→ **Data shown**
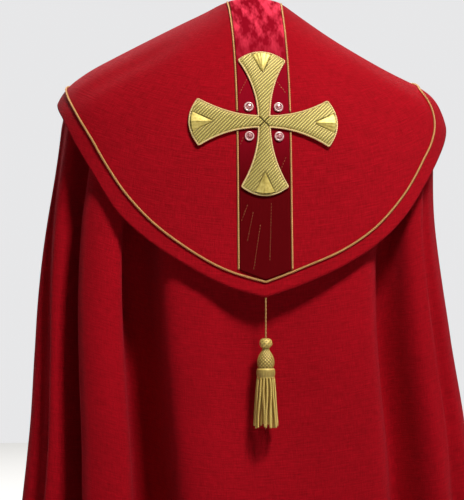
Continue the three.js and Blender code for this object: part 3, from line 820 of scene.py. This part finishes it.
class COPE_OT_strip(bpy.types.Operator):
    """Make the velvet strip down the hood, with its rows of small stitches"""
    bl_idname = "cope.strip"
    bl_label = "Velvet strip"

    def execute(self, context):
        sideways = np.linspace(-1, 1, 41)[None, :] * STRIP["half_width"]
        end = hood_reach(0.0, "cord") - 2.4 - np.abs(sideways) * 0.36
        reach = mix(STRIP["top"], end, np.linspace(0, 1, 161)[:, None])
        crush = 0.25 * np.sin(sideways / 7 + reach / 23) * np.sin(reach / 9 - sideways / 13)
        near_neck = 1 - ease(reach, 60, 150)
        outer = on_hood(sideways, reach, STRIP["lift"] + STRIP["wall"] + crush * near_neck)
        inner = on_hood(sideways, reach, STRIP["lift"])
        strip = make_piece("velvet_strip_cloth", wall(outer, inner),
                           ready_material("Crushed_velvet", crushed_velvet),
                           ["velvet_strip"], cloth_places(sideways, reach))
        stitches = [self.stitch(x, reach, ahead)
                    for line in STITCH_LINES for x, reach, ahead in self.along(*line)]
        make_piece("velvet_stitches", joined(stitches), ready_material("Copper_cord", copper_cord))
        return {"FINISHED"}

    @staticmethod
    def along(x, reach, to_x, to_reach):
        """Places a pitch apart along one line of stitches, each with its direction."""
        length = np.hypot(to_x - x, to_reach - reach)
        ahead = np.array([to_x - x, to_reach - reach]) / length
        for place in np.arange(0, length, STITCH["pitch"]):
            yield x + ahead[0] * place, reach + ahead[1] * place, ahead

    @staticmethod
    def stitch(x, reach, ahead):
        steps = np.linspace(-0.5, 0.5, 4) * STITCH["length"]
        lift = STRIP["lift"] + STRIP["wall"] + STITCH["radius"] * (1 - (steps / steps[0]) ** 2)
        path = on_hood(x + ahead[0] * steps, reach + ahead[1] * steps, lift)
        return tube(path, STITCH["radius"], 5)


class COPE_OT_sewn_cords(bpy.types.Operator):
    """Make the gold cords along the strip and inside the hood's edge"""
    bl_idname = "cope.sewn_cords"
    bl_label = "Sewn cords"

    def execute(self, context):
        sizes = context.scene.cope_sizes
        radius, pitch = sizes.cord_radius, sizes.cord_pitch
        copper = ready_material("Copper_cord", copper_cord)
        sideways = STRIP["half_width"] + radius + 0.3
        crossing = arm_half_width(sideways) + 2 * CROSS["cord"] + 1.5
        stretches = {"upper": (STRIP["top"], CROSS["reach"] - crossing),
                     "lower": (CROSS["reach"] + crossing, 429)}
        for side, sign in (("left", 1), ("right", -1)):
            for name, (start, end) in stretches.items():
                path = on_hood(sign * sideways, np.linspace(start, end, 80), radius * 0.9)
                node = f"strip_cord_{side}_{name}"
                make_piece(node + "_twist", twisted(path, radius, pitch, 0.9), copper,
                           [node])
        bearing = np.linspace(-164, 164, 329)
        path = hood_surface(bearing, hood_reach(bearing, "cord"), radius * 0.9)
        make_piece("hood_edge_cord_twist", twisted(path, radius * 1.08, pitch, 0.9), copper,
                   ["hood_edge_cord"])
        return {"FINISHED"}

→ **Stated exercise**
Every line of the data above should be reproduced word for word.

→ **Answer for the task**
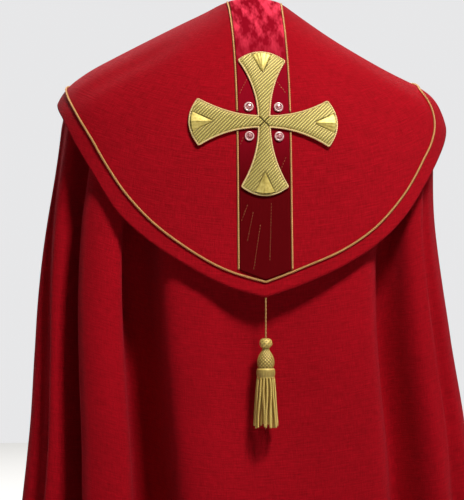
Continue the three.js and Blender code for this object: part 3, from line 820 of scene.py. This part finishes it.
class COPE_OT_strip(bpy.types.Operator):
    """Make the velvet strip down the hood, with its rows of small stitches"""
    bl_idname = "cope.strip"
    bl_label = "Velvet strip"

    def execute(self, context):
        sideways = np.linspace(-1, 1, 41)[None, :] * STRIP["half_width"]
        end = hood_reach(0.0, "cord") - 2.4 - np.abs(sideways) * 0.36
        reach = mix(STRIP["top"], end, np.linspace(0, 1, 161)[:, None])
        crush = 0.25 * np.sin(sideways / 7 + reach / 23) * np.sin(reach / 9 - sideways / 13)
        near_neck = 1 - ease(reach, 60, 150)
        outer = on_hood(sideways, reach, STRIP["lift"] + STRIP["wall"] + crush * near_neck)
        inner = on_hood(sideways, reach, STRIP["lift"])
        strip = make_piece("velvet_strip_cloth", wall(outer, inner),
                           ready_material("Crushed_velvet", crushed_velvet),
                           ["velvet_strip"], cloth_places(sideways, reach))
        stitches = [self.stitch(x, reach, ahead)
                    for line in STITCH_LINES for x, reach, ahead in self.along(*line)]
        make_piece("velvet_stitches", joined(stitches), ready_material("Copper_cord", copper_cord))
        return {"FINISHED"}

    @staticmethod
    def along(x, reach, to_x, to_reach):
        """Places a pitch apart along one line of stitches, each with its direction."""
        length = np.hypot(to_x - x, to_reach - reach)
        ahead = np.array([to_x - x, to_reach - reach]) / length
        for place in np.arange(0, length, STITCH["pitch"]):
            yield x + ahead[0] * place, reach + ahead[1] * place, ahead

    @staticmethod
    def stitch(x, reach, ahead):
        steps = np.linspace(-0.5, 0.5, 4) * STITCH["length"]
        lift = STRIP["lift"] + STRIP["wall"] + STITCH["radius"] * (1 - (steps / steps[0]) ** 2)
        path = on_hood(x + ahead[0] * steps, reach + ahead[1] * steps, lift)
        return tube(path, STITCH["radius"], 5)


class COPE_OT_sewn_cords(bpy.types.Operator):
    """Make the gold cords along the strip and inside the hood's edge"""
    bl_idname = "cope.sewn_cords"
    bl_label = "Sewn cords"

    def execute(self, context):
        sizes = context.scene.cope_sizes
        radius, pitch = sizes.cord_radius, sizes.cord_pitch
        copper = ready_material("Copper_cord", copper_cord)
        sideways = STRIP["half_width"] + radius + 0.3
        crossing = arm_half_width(sideways) + 2 * CROSS["cord"] + 1.5
        stretches = {"upper": (STRIP["top"], CROSS["reach"] - crossing),
                     "lower": (CROSS["reach"] + crossing, 429)}
        for side, sign in (("left", 1), ("right", -1)):
            for name, (start, end) in stretches.items():
                path = on_hood(sign * sideways, np.linspace(start, end, 80), radius * 0.9)
                node = f"strip_cord_{side}_{name}"
                make_piece(node + "_twist", twisted(path, radius, pitch, 0.9), copper,
                           [node])
        bearing = np.linspace(-164, 164, 329)
        path = hood_surface(bearing, hood_reach(bearing, "cord"), radius * 0.9)
        make_piece("hood_edge_cord_twist", twisted(path, radius * 1.08, pitch, 0.9), copper,
                   ["hood_edge_cord"])
        return {"FINISHED"}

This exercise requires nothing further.